Pennsylvania resident Honey Torretti sued Main Line Hospitals and several doctors under the Emergency Medical Treatment and Active Labor Act after her second child was born with brain damage.

She had complained of pain and discomfort during a routine outpatient checkup with her doctor, who sent her to a hospital for additional monitoring.
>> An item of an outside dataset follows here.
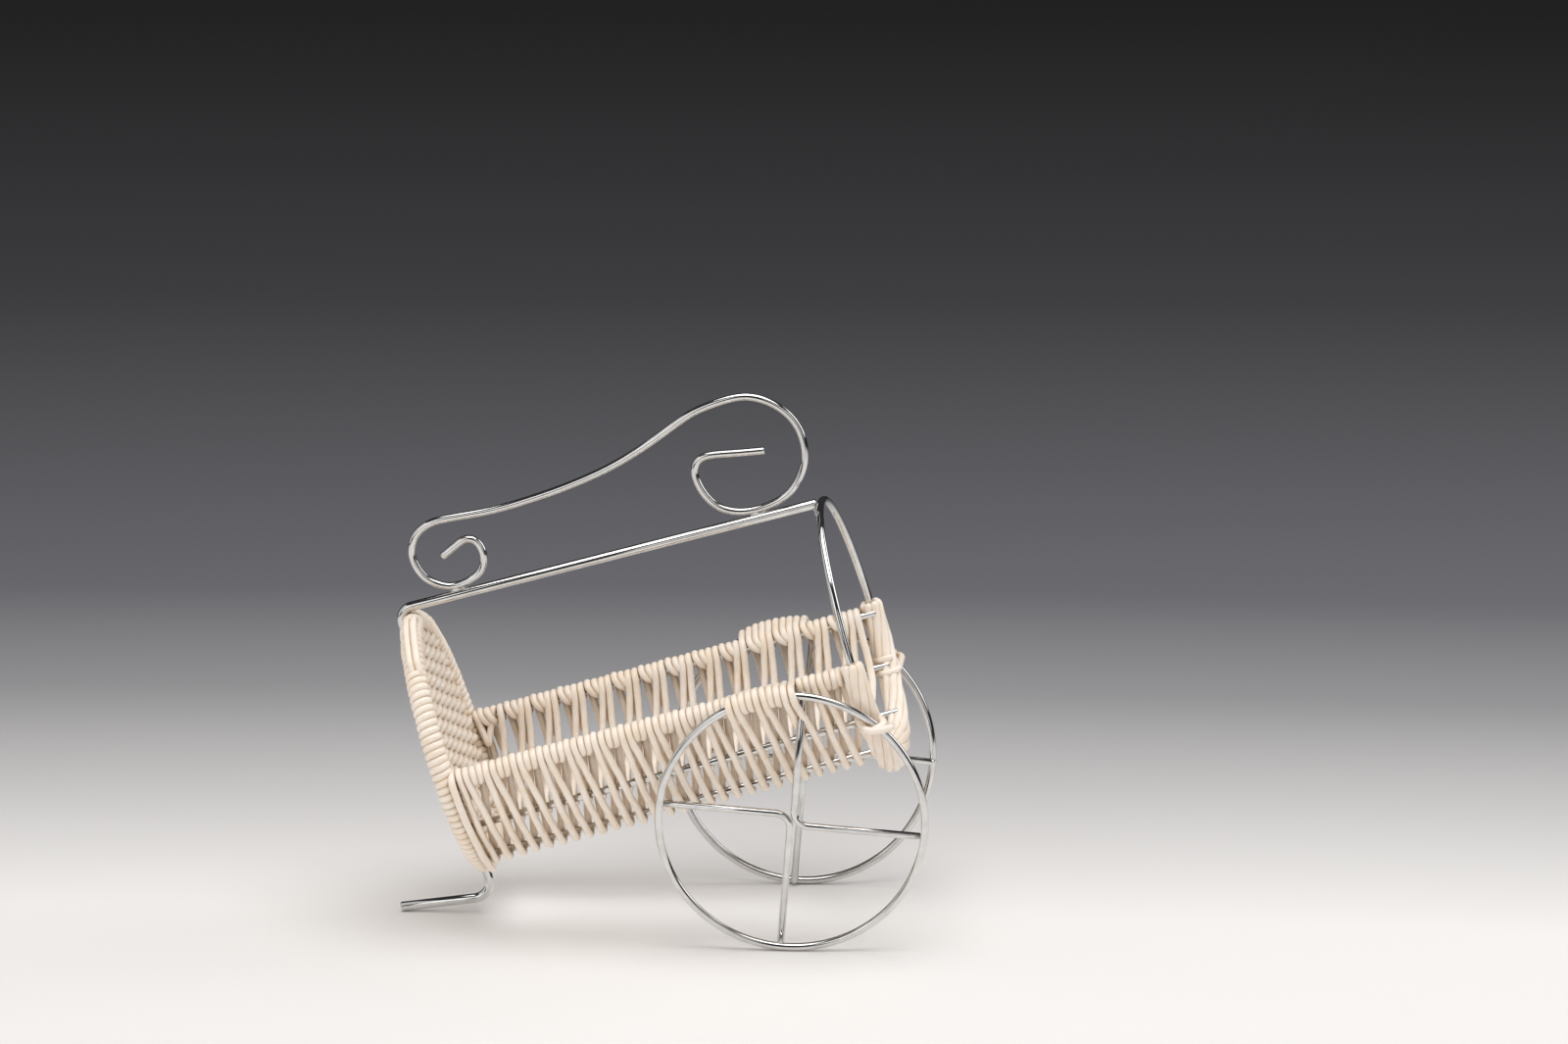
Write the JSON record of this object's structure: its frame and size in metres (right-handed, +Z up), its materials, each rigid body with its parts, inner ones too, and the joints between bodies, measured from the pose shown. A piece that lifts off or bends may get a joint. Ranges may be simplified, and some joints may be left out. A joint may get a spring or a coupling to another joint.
{
  "type": "wine bottle basket",
  "caption": "Tilted bottle cradle of bright wire with strand-wound side walls, a filled oval back, a scroll handle over a spine wire, and fixed wire wheels.",
  "frame": {"origin": "on the floor under the middle of the basket's bounding box", "axes": "+X points the way the bottle's neck points, +Z is up, +Y is to the left of someone who looks along +X"},
  "size_m": [0.193, 0.1116, 0.1936],
  "materials": {
    "spine_wire": "bright plated wire",
    "scroll_handle": "bright plated wire",
    "hoop_wire": "bright plated wire",
    "frame_wire": "bright plated wire",
    "rail_wire": "bright plated wire",
    "wheel_wire": "bright plated wire",
    "lashing_strand": "satin cream cane strand",
    "wall_strand": "satin cream cane strand",
    "whipping_strand": "satin cream cane strand",
    "panel_weave": "woven cream cane strand"
  },
  "bodies": {
    "root": {"spine_wire": "spine_wire", "scroll_handle": "scroll_handle", "front_hoop": "hoop_wire", "back_frame": "frame_wire", "rim_rail_right": "rail_wire", "rim_rail_left": "rail_wire", "middle_rail_right": "rail_wire", "middle_rail_left": "rail_wire", "low_rail_right": "rail_wire", "low_rail_left": "rail_wire", "wheel_ring_right": "wheel_wire", "wheel_ring_left": "wheel_wire", "front_spoke_right": "wheel_wire", "rear_spoke_right": "wheel_wire", "front_spoke_left": "wheel_wire", "rear_spoke_left": "wheel_wire", "wheel_lashing_right": "lashing_strand", "wheel_lashing_left": "lashing_strand", "wall_strand_right": "wall_strand", "wall_strand_left": "wall_strand", "back_whipping": "whipping_strand", "front_whipping": "whipping_strand", "back_panel": "panel_weave"}
  },
  "joints": []
}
There, she gave birth via emergency caesarean section to a son with "traumatic brain injuries."

Congress enacted the EMTALA in the 1980s to stop emergency rooms from, among other things, refusing care to patients and transferring them to other hospitals without stabilizing them first, a practice known as patient dumping.

The Pennsylvania district court granted Main Line Hospitals summary judgment, ruling that Torretti had not presented sufficient evidence that her doctor knew a medical emergency was imminent when he sent her to another hospital for monitoring.

The Philadelphia-based appeals court agreed.

"This appeal tests the boundaries of EMTALA, which is not a federal malpractice statute," Judge Thomas L. Ambro wrote. "Given these circumstances, relief for (the child's) traumatic brain injuries may be available in other forms, but is not provided under EMTALA."

Torretti argued that because she is a diabetic and had a high-risk pregnancy, each visit to her doctor would qualify as "presentment of an emergency medical condition to trigger EMTALA coverage."

But such a trigger would broaden the scope of the Act "beyond Congress's intent," Ambro said, creating a reality where the Act would cover hospital outpatients who have routinely scheduled appointments for dialysis or chemotherapy.

"We believe it is clear that Congress did not intend EMTALA to cover these individuals every time they come to the hospital for their appointments, even though they suffer from serious medical conditions that risk becoming emergent," Ambro said.